Talks ‘back on track’ [Journal Inquirer]

January 21, 2015

By Mike Savino
Journal Inquirer
Posted: Tuesday, January 20, 2015 12:03 pm

Legislators say they are pleased to see Gov. Dannel P. Malloy reach out to Tenet Healthcare Corp. in an attempt to renew its efforts to buy five Connecticut hospitals, even as the governor awaits a response from the for-profit company.

Lawmakers say they are hopeful Malloy’s administration can help broker a deal with Tenet, with many blaming the Office of Health Care Access for proposing strict conditions as part of Tenet’s bid to purchase Waterbury Hospital and scaring away the company.

“We realize in Connecticut that, I think, we overplayed our hand now,” state Rep. David Alexander, D-Enfield and member of the legislature’s Public Safety Committee, said.

Alexander voiced overall opposition to OHCA’s standards, and said Tenet has the upper hand now that top lawmakers and Malloy have reached out to Tenet.

Tenet withdrew its bid in early December to buy Waterbury, St. Mary’s, and Bristol hospitals, as well as Eastern Connecticut Health Network’s Manchester Memorial and Rockville General hospitals.

Tenet has blamed OHCA for its decision, and Alexander isn’t the only legislator upset with the regulatory agency.

State Sen. Tony Guglielmo, R-Stafford, said he “didn’t understand how something so important like that could break down.”

“There didn’t seem to be any other options — it wasn’t like we had an option 2 or 3,” he said, adding he hasn’t heard of another suitor for any of the five hospitals Tenet wanted to purchase.

He specifically pointed to a requirement that Tenet would need approval from an independent monitor before making any changes to its business.

Malloy had been critical of Tenet in the days after its withdrawal, saying the decision meant the state no longer could negotiate the conditions.

But Senate Minority Leader Leonard Fasano, who reached out to Tenet officials with the hope of getting them back to the table, said last week that talks are “back on track.”

Both he and Senate President Pro Tem Martin M. Looney met with Tenet Senior Vice President Trip Pilgrim, and the discussion led to Malloy sending a letter on Jan. 12 to company CEO Trevor Fetter.

In the letter, Malloy encouraged Pilgrim to have a company representative begin discussions with Mark Ojakian, the governor’s chief of staff, with the goal of reaching “a settlement that is beneficial to both sides.”

A Malloy spokesman said today that Tenet has not yet responded to the letter.

Malloy said Jan. 14 that “there have been discussions back and forth really almost from day one,” but also maintained his position that it was Tenet who killed the deal by withdrawing its application instead of negotiating.

“Tenet threw a wet blanket on it when they withdrew their application, they’ve got to decide whether they want to come back or not,” he said.

He also responded to reports that Pilgrim wanted a phone call directly from the governor by saying that he “sent a letter,” but would welcome a call.

Looney, D-New Haven, agreed with Malloy, saying that Tenet’s withdrawal stalled negotiations.

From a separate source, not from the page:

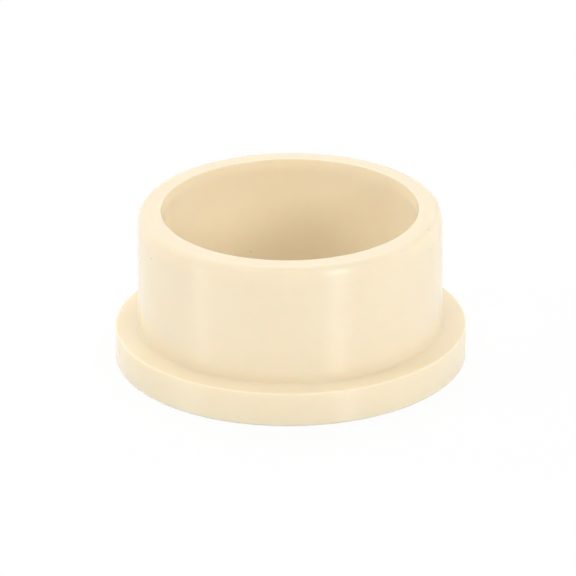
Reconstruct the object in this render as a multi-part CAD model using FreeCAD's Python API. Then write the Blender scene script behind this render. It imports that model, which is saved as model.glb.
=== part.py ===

But he also said he understood some of Tenet’s concerns.

He said that OHCA’s conditions were similar to those imposed on Sharon Hospital, which went from not-for-profit to for-profit, but said they would have a different impact on Tenet because of the company’s size.

Looney specifically said Tenet was concerned about having to share its strategic plan with OHCA.

Some lawmakers, including Alexander, said they wanted to see the legislature play more of a role in the process.

“The legislature’s really been shut off from this, and that really frustrates me,” he said, adding that Tenet’s deal has major implications for the whole state.

He said that the state could hurt patients if it doesn’t retain enough control, but being too burdensome would make Connecticut seem unfriendly to other health care providers.

But he also agreed with Fasano, R-North Haven, and Guglielmo, saying he wanted to see the state work something out with Tenet because of concern about the future of the five nonprofit hospitals.

Looney also said he was happy to see the state attempt to keep talks alive, but didn’t agree the hospitals would be left helpless if Tenet ultimately walks away for good.

“The marketplace seems to be evolving so quick that it’s hard to say who might be a player two months from now or three months from now,” Looney said. “We really can’t even speculate at this point.”

State Rep. Claire Janowski, D-Vernon, though, said the state does have options for helping the hospital, including restoring a pool that provides aid to cover the costs of caring for the uninsured.

Despite the gains made under the Affordable Care Act, some residents still haven’t purchased insurance as required and undocumented residents can’t do so, she said.

“Getting Tenet back to the table is not the panacea that everyone thinks it is,” Janowski said. “There are a number of problems for hospitals, whether they are going to be for-profit or not-for-profit, and I think we need to take a re-look at what we have done.”